Observers at Kennedy Space Center cheered as the 208-foot Falcon 9 lifted off from Launch Complex 40 with 1.3 million pounds of thrust.

But they could see that something went wrong as the rocket's nine first-stage engines neared shutdown.

There was no fiery explosion, but a small cloud appeared to burst from the rocket as it climbed into a clear, blue sky.

Video replays showed smoke or steam enveloping the rocket for several seconds before it exploded into pieces, while the rocket was about 29 miles high and flying at nearly 3,000 mph.
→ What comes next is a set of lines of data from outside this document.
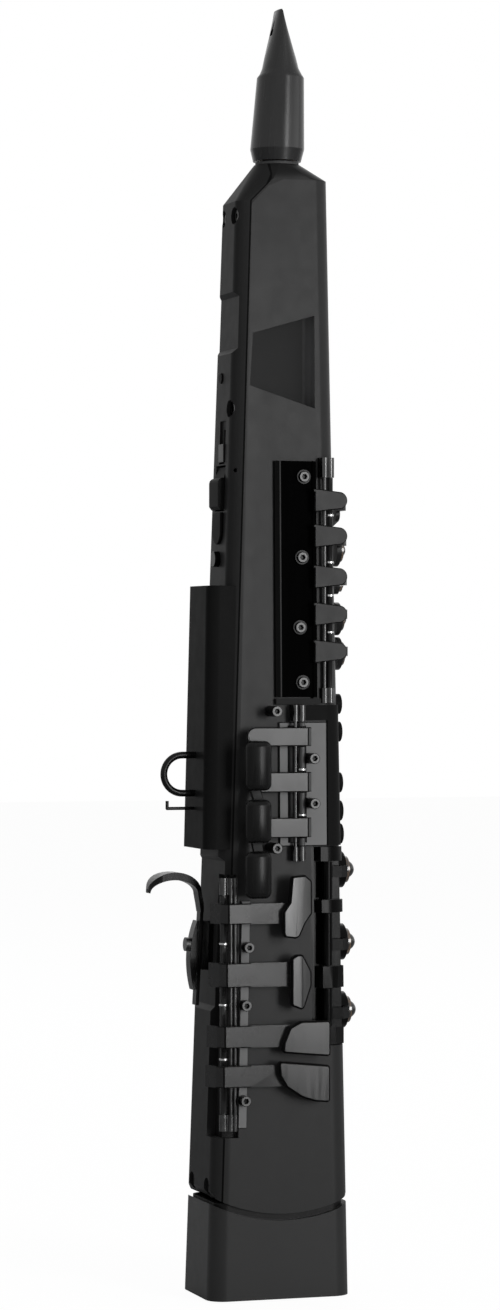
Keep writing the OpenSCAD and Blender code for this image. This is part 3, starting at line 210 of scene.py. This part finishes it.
def pale_floor():
    """Paper that keeps the object's shadow and is nearly white where the camera sees it."""
    bm = bmesh.new()
    bmesh.ops.create_grid(bm, x_segments=1, y_segments=1, size=FLOOR_REACH)
    bmesh.ops.translate(bm, verts=bm.verts, vec=(0, 0, -FLOOR_DROP))
    mesh = bpy.data.meshes.new("pale_floor")
    bm.to_mesh(mesh)
    bm.free()
    floor = bpy.data.objects.new("pale_floor", mesh)
    bpy.context.scene.collection.objects.link(floor)
    material = bpy.data.materials.new("pale_paper")
    material.use_nodes = True
    nodes = material.node_tree.nodes
    links = material.node_tree.links
    nodes.clear()
    out = nodes.new("ShaderNodeOutputMaterial")
    paper = nodes.new("ShaderNodeBsdfDiffuse")
    paper.inputs["Color"].default_value = (0.8, 0.8, 0.8, 1)
    glow = nodes.new("ShaderNodeEmission")
    glow.inputs["Strength"].default_value = FLOOR_GLOW
    rays = nodes.new("ShaderNodeLightPath")
    share = nodes.new("ShaderNodeMath")
    share.operation = "MULTIPLY"
    share.inputs[1].default_value = FLOOR_GLOW_SHARE
    links.new(rays.outputs["Is Camera Ray"], share.inputs[0])
    mix = nodes.new("ShaderNodeMixShader")
    links.new(share.outputs[0], mix.inputs["Fac"])
    links.new(paper.outputs[0], mix.inputs[1])
    links.new(glow.outputs[0], mix.inputs[2])
    links.new(mix.outputs[0], out.inputs["Surface"])
    mesh.materials.append(material)


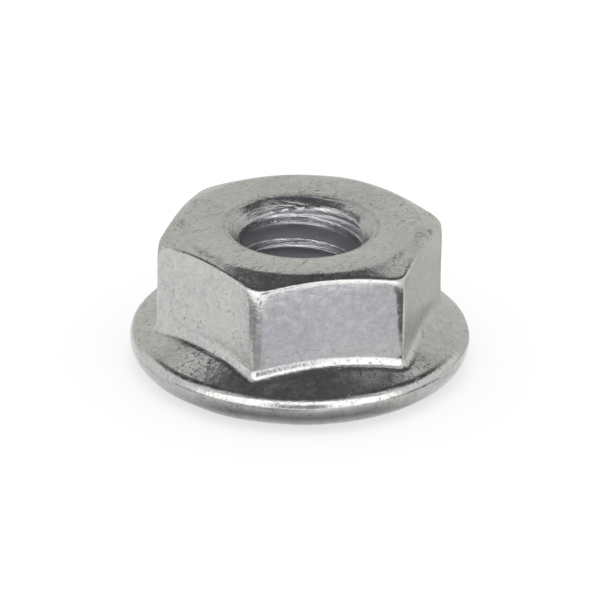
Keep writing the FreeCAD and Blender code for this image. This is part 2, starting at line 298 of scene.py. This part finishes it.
def find_bore(angles):
    """The tapped bore as rows along the helix: height is the pitch times (turns + angle share).

    Rows that would pass either end are drawn together into that end's circle. Returns the angles,
    reaches and heights of the points, those of the low and the top circle first, and which point
    each row has in each column.
    """
    phases = np.sort(np.concatenate([row_places, 1 - row_places[1:]]))
    turns = (np.arange(first_turn, last_turn)[:, None] + phases[None]).ravel()
    z = pitch * (turns[:, None] + angles[None] / (2 * math.pi))
    low_end = ring_rise + math.tan(sink_slope) * (mouth - bore_mouth)
    top_end = mouth_height - math.tan(sink_slope) * (mouth_reach(angles) - bore_mouth)
    below, above = z < low_end + end_margin, z > top_end - end_margin
    free = ~(below | above)
    count = len(angles)
    number = np.where(below, np.arange(count), np.where(above, count + np.arange(count), 0))
    number[free] = 2 * count + np.arange(free.sum())
    around = np.broadcast_to(angles, z.shape)[free]
    height = z[free]
    cut = np.clip((thread_start - height) / start_run, 0, 1)
    reach = thread_reach(height / pitch - around / (2 * math.pi))
    reach = crest_reach + (reach - crest_reach) * cut
    slant = 1 / math.tan(sink_slope)
    reach = smooth_max(reach, mouth_reach(around) - (mouth_height - height) * slant, mouth_join)
    reach = smooth_max(reach, mouth - (height - ring_rise) * slant, mouth_join)
    ends = np.concatenate([np.full(count, low_end), top_end])
    angle_all = np.concatenate([angles, angles, around])
    reach_all = np.concatenate([np.full(2 * count, bore_mouth), reach])
    return angle_all, reach_all, np.concatenate([ends, height]), number


def grid_triangles(here, beside):
    """Two triangles for each cell between a grid of point numbers and the column beside each."""
    first = np.stack([here[:-1], here[1:], beside[1:]], -1).reshape(-1, 3)
    second = np.stack([here[:-1], beside[1:], beside[:-1]], -1).reshape(-1, 3)
    both = np.concatenate([first, second])
    same = (both[:, 0] == both[:, 1]) | (both[:, 1] == both[:, 2]) | (both[:, 0] == both[:, 2])
    return both[~same]


def strip_triangles(fine, coarse):
    """Joins a circle to one with half as many points: three triangles for each coarse step."""
    a, b = coarse, np.roll(coarse, -1)
    low, middle, top = fine[0::2], fine[1::2], np.roll(fine[0::2], -1)
    parts = [(a, low, middle), (a, middle, b), (b, middle, top)]
    return np.concatenate([np.stack(part, -1) for part in parts])


def build_nut():
    """The closed mesh of the skin and the bore, with the skin's circles joined to the bore's."""
    angles = column_angles()
    skin_reach, skin_z = find_skin(angles)
    rows, columns = skin_reach.shape
    skin = np.arange(rows * columns).reshape(rows, columns)
    skin_faces = grid_triangles(skin, np.roll(skin, -1, axis=1))

    bore_angle, bore_reach, bore_z, number = find_bore(angles[::2])
    bore = number + rows * columns
    half = len(angles) // 2
    beside = np.roll(bore, -1, axis=1)
    top_number = rows * columns + half
    beside[:, -1] = np.concatenate([bore[turn_rows:, 0], np.full(turn_rows, top_number)])
    bore_faces = grid_triangles(bore, beside)
    low_circle = np.arange(half) + rows * columns
    top_faces = strip_triangles(skin[0], low_circle + half)
    low_faces = strip_triangles(skin[-1], low_circle)[:, ::-1]

    around = np.concatenate([np.broadcast_to(angles, skin_z.shape).ravel(), bore_angle])
    reach = np.concatenate([skin_reach.ravel(), bore_reach])
    z = np.concatenate([skin_z.ravel(), bore_z])
    points = np.stack([reach * np.cos(around), reach * np.sin(around), z], -1) / 1000
    faces = np.concatenate([skin_faces, bore_faces, top_faces, low_faces])

    mesh = bpy.data.meshes.new("zinc_plated_nut")
    mesh.vertices.add(len(points))
    mesh.vertices.foreach_set("co", points.astype(np.float32).ravel())
    mesh.loops.add(faces.size)
    mesh.loops.foreach_set("vertex_index", faces.astype(np.int32).ravel())
    mesh.polygons.add(len(faces))
    mesh.polygons.foreach_set("loop_start", np.arange(0, faces.size, 3, dtype=np.int32))
    mesh.polygons.foreach_set("use_smooth", np.ones(len(faces), bool))
    mesh.update(calc_edges=True)
    mesh.validate()
    mesh.set_sharp_from_angle(angle=math.radians(38))
    made = bpy.data.objects.new("zinc_plated_nut", mesh)
    bpy.context.scene.collection.objects.link(made)
    return made


nut = build_nut()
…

SpaceX had several ships deployed in the Atlantic for what the company hoped would be another experimental attempt to land the Falcon 9 booster on a platform, part of the company's goal to lower launch costs by reusing rockets. Instead, the boats were tasked with finding debris.

SpaceX President Gwynne Shotwell said the company's investigation, under oversight by the Federal Aviation Administration, which licenses commercial launches, would likely take months.

She said every rocket company and space program prepare for potential launch failures, and Sunday's would not represent a major setback for SpaceX.

"It's a hiccup," she said. "It's certainly a time to pause and make sure we're doing everything we need to do. But no, I don't anticipate any significant changes."

SpaceX planned to launch a weather satellite in August, and later this year a commercial communications satellite and two more ISS cargo missions. Those missions will be delayed indefinitely.

The failure comes not long after Air Force approved SpaceX to compete with United Launch Alliance for launches of national security satellites, after a lengthy and sometimes contentious certification process.

Gerstenmaier said the space station program's recent losses of three different resupply vehicles highlighted the inherent difficulty of spaceflight.

"It's not easy living on the frontier of space," he said. "It's not easy taking care of space station. I think sometimes folks think it's easy and it seems routine, and that's when we get in trouble. It is not easy and it is not routine."